The Mortgage Market Review Explained

Getting a mortgage will become a far more demanding process once the Mortgage Market Review reforms take effect in April 2014. What is the review about, and what changes will take place? Read on to find out.
The Mortgage Market Review Explained


What is the Review About? When Does it Start?

The Mortgage Market Review (MMR) comes into effect on 26 April 2014. It has been designed to prevent the high-risk lending that sustained the housing market prior to the financial crisis.


Back in the 2000s, lenders were regularly issuing 100% mortgages and interest-only loans which the regulator had little power to control. This left a lot of homeowners struggling to afford their repayments when the crisis struck.


Under the new MMR, lenders will subject homeowners to stricter affordability tests to avoid situations where they can no longer afford to repay their loans.


The discussions to reform the mortgage market began in 2009. A new set of rules were established by late 2012, which had to be implemented by April 2014.


Some lenders have already started applying the tougher new criteria, which should make the transition smoother.


What Changes for Consumers?

More Thorough Checks / More Intrusive Process

From 26 April, those applying for a mortgage or a remortgage will face a far more probing and intrusive assessment of their finances than they would have experienced in the past.


Previously, banks used to calculate affordability by multiplying an applicant’s income to generate the amount they could borrow.


Now, there is greater emphasis on spending habits to ensure that an applicant’s outgoings will not hamper their ability to repay the loan, even if their monthly payments increase.


Mortgage applicants will face greater scrutiny on various areas of their expenditure, including credit card commitments, insurance costs, school fees and commuting costs.

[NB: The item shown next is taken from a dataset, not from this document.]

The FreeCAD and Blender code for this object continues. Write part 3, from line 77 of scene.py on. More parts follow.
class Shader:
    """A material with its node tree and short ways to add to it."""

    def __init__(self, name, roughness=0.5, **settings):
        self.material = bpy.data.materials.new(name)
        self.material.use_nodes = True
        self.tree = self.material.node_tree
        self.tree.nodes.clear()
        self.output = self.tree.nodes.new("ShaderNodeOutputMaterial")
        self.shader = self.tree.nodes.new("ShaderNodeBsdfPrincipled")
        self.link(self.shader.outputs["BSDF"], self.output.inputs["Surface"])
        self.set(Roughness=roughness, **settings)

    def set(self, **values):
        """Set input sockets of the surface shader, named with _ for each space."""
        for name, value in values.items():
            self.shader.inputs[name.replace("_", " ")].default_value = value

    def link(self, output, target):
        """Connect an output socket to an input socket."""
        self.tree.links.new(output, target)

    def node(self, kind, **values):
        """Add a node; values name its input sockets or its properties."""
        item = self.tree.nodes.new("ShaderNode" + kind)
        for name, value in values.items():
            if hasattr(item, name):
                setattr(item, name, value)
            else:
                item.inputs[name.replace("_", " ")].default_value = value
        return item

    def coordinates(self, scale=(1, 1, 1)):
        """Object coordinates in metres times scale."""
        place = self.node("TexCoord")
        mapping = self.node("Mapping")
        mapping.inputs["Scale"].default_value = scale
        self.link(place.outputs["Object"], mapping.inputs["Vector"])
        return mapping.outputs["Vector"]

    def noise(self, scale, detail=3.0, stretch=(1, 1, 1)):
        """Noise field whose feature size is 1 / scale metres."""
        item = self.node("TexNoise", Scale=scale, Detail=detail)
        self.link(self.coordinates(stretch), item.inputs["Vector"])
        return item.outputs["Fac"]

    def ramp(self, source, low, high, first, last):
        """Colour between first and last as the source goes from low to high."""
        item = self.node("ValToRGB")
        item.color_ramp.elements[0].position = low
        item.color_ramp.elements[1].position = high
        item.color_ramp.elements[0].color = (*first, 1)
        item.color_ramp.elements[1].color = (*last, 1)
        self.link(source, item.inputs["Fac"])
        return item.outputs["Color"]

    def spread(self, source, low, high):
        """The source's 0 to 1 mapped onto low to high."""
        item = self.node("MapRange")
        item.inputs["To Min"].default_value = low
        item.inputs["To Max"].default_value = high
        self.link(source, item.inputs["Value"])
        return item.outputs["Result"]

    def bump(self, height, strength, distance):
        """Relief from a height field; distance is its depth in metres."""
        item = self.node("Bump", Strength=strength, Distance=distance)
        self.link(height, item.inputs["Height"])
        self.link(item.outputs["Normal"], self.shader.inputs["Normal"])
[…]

This allows a lender to determine whether or not the applicant will be able to afford their repayments if interest rates rise.


Compulsory Mortgage Advice

Another change from the review is that almost everybody will receive mortgage advice from a lender as part of their application. Even if a borrower goes to an independent broker, they will still have to undergo a consultation with any lender that they wish to apply to.


This measure is expected to lengthen the process – initially, at least – as prospective borrowers rush to sign up for a limited number of appointments.


The FCA has published a brochure outlining the changes, which is available from lenders, mortgage brokers, and the FCA website.


Tesco Mortgages

Lenders will have to advise most mortgage applicants as part of wider affordability checks on new customers.


What Will You Need from April?

  • Proof of Income

After 26 April, applicants will still need to provide proof of their income as part of their application.


Lenders will expect to see payslips or account books, bank statements, and details of any funds in savings accounts or income from investments.


  • Proof of Expenditure

Applicants will almost certainly be asked for proof of expenditure too.


This may include (but is not restricted to): council tax statements, household bills, credit card statements, travel costs and insurance policies.


Some lenders will go into more detail than this, and may even ask for bank statements to look for proof of your spending if they are not satisfied.


  • More Time, Resolve, and Patience

Mortgage applicants will need to prepare themselves for a more time-consuming process. They should also expect to face more personal questions.


Some lenders are proving more scrupulous than others, trying to account for every penny that a client spends. Questions that have reportedly been asked include how much clients spend on milk, how much they spend at the hairdressers, and how often they have friends round for dinner. (Find out more.)


It's proving difficult for some lenders to recognise the bounds of common sense, so applicants will need more patience and resolve if they wish to get their loan approved.


The new 'stress' test may also live up to its name during the application process. Some lenders will apply a hypothetical mortgage rate of up to 7% to a mortgage loan to see if applicants will be able to afford repayments under extreme circumstances.


What this means is that some homeowners who have never struggled to pay their mortgage may not pass the new 'stress test' - even if they are looking to buy a small home or move to a cheaper mortgage deal.


Lenders will be able to offer new deals to existing mortgage holders even if they don’t meet all of the criteria demanded by the reforms, though this decision will remain purely at the lender's discretion.


What’s the Next Step? Stick or Twist?

Mortgage experts are advising any prospective homeowners to start gathering all the evidence they may need as soon as they decide to apply for a mortgage or remortgage, which will help to speed up the process.


If lenders find mistakes or missing evidence, they are likely to return the application, which adds a further delay.


New borrowers may choose to ride out the storm and wait for the industry to adjust to the new measures. Banks will train more staff to cope with the advice-led demands of the new review, while brokers will help consumers to speed up the process as they become more familiar with the new system.


But the tougher requirements for lenders could push up the cost of mortgages, while an anticipated increase in the Bank of England base rate next year could also see lending rates rise. At the same time, house prices are rising at a robust pace, which puts buyers in a weaker position as the new rules approach.


Equally, it is possible that the MMR could calm a buoyant housing market, lowering the rate of annual house price growth while buyers strengthen their position to satisfy the demands of the new system.